Corn not coming up? Do you need to replant?

Corn not coming up? Do you need to replant?

If you have a disappointing stand, there are good resources available to help make the decision.

After the cold, wet stretch of weather the past week or two, some farmers in Iowa have early-planted corn stands—planted in early or mid-April—that aren’t coming up very well. Looking at these stands on May 6, you see emergence is slow and poor in some areas of some fields. “I’m worried about a few acres in each field, areas of my fields that aren’t coming up very well,” a western Iowa farmer tells Wallaces Farmer. “I hope I don’t have to replant these slow-to-merge and poor-looking stands.”

What about replanting? When and how should you decide?

SLOW EMERGENCE: Planting depth can be a factor for seeds surviving cold, saturated soil. Seeds that are slightly “higher and drier” are able to get some oxygen and survive. This may explain why in some fields the germinating seed survives better than in other fields.

Replanting corn and soybeans is something you hope you don’t have to do a lot of, but if you do have a disappointing stand or a problem stand, there are some good resources available to use to help make those decisions. “That’s easier said than done, but you should try to take a little extra time and make sure what sort of stand you have. Try not to make too hasty a decision either way,” advises Clarke McGrath, Iowa State University Extension agronomist based at Harlan in western Iowa.

Making these stand assessment and replant decisions isn’t easy

Stand assessment and replant decisions are often, almost always, agonizing. “It is hard to leave a stand that is below a grower’s normal expectations. Many of us just don’t like looking at it all year long and are prone to want to ‘start over’ and replant,” he notes.
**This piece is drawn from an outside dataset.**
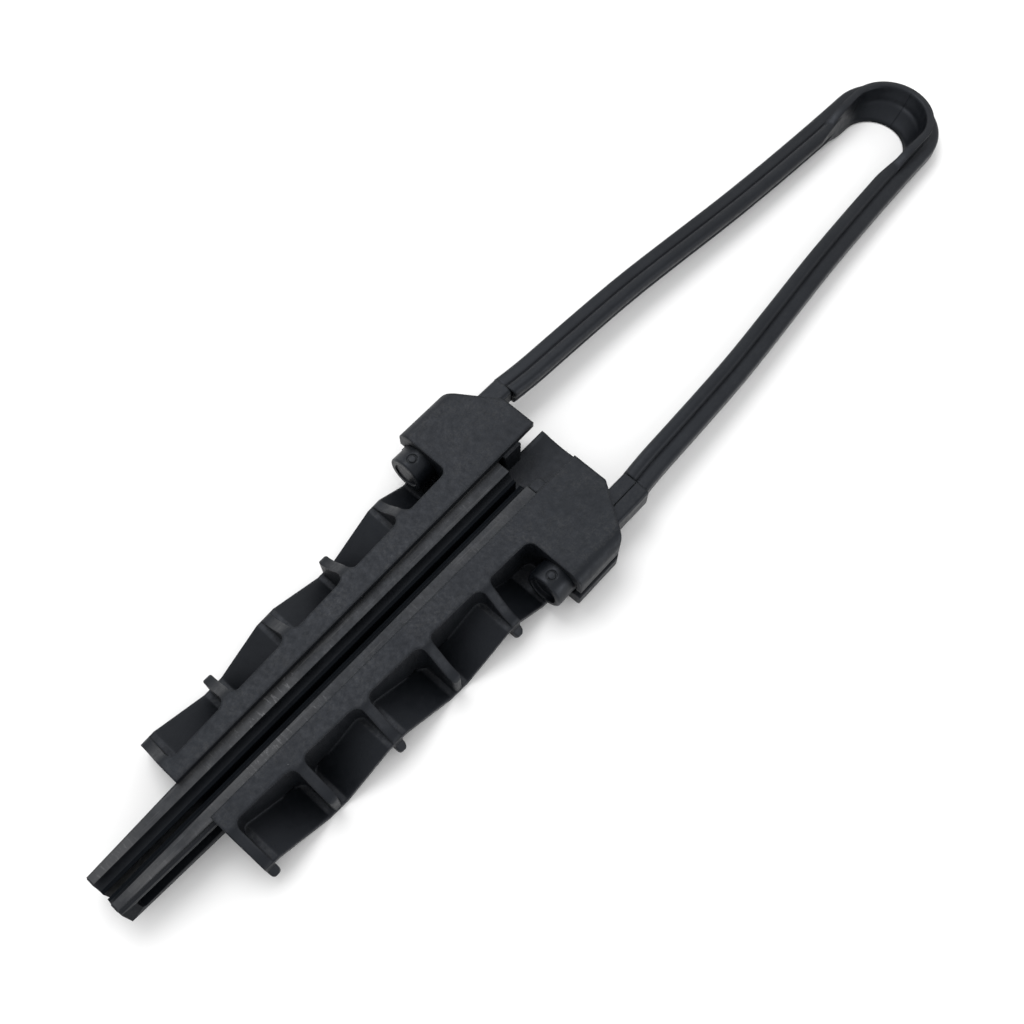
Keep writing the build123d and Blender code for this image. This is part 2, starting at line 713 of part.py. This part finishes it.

The flip side of the coin is that if a stand is close to being a “keeper” but you are leaning towards starting over, you have to remember there is no guarantee that the replanted stand will get in the ground and emerge and do any better. “With that said, replant decisions boil down to a step-by-step process,” says McGrath, who offers these guidelines to help you make the best decision for your individual situation.

* Stand assessment—What’s the big picture, how much of the field is impacted, how bad is it in general, is there a chance things will improve or degrade in the next few days?

* Stand counts—Do a solid determination of what sort of viable stand is out there and compare to replant charts to see what the potential yield would be.

* Yield potential—Determine the yield potential of the remaining stand based on its population and planting date, and use available charts to compare with the yield potential of a replant crop with expected plant populations.

* Other factors—Final decisions on whether to replant should also include the costs incurred from a replanted or existing stand. Some factors to consider include costs of replanting (i.e., seed, labor and fuel) and crop insurance. Also take a look at any herbicide restrictions or pest management implications related to the current stand or a replant scenario.

* The decision—After gathering information about the compromised stand and potential replant implications, make your replant decision based on the best economic outcome of the two choices. Will the costs and yield potential of the existing stand have greater revenue than replanting?

“I think this is one of the most important steps that you won’t find in the books the PhD’s write,” says McGrath. “There are never exact or perfect answers, so I also like to have growers use their personal experiences and gut feeling to help make the final decisions. They are the ones with the investment on the line, so their experience and instincts are as valuable as any other step in the process.”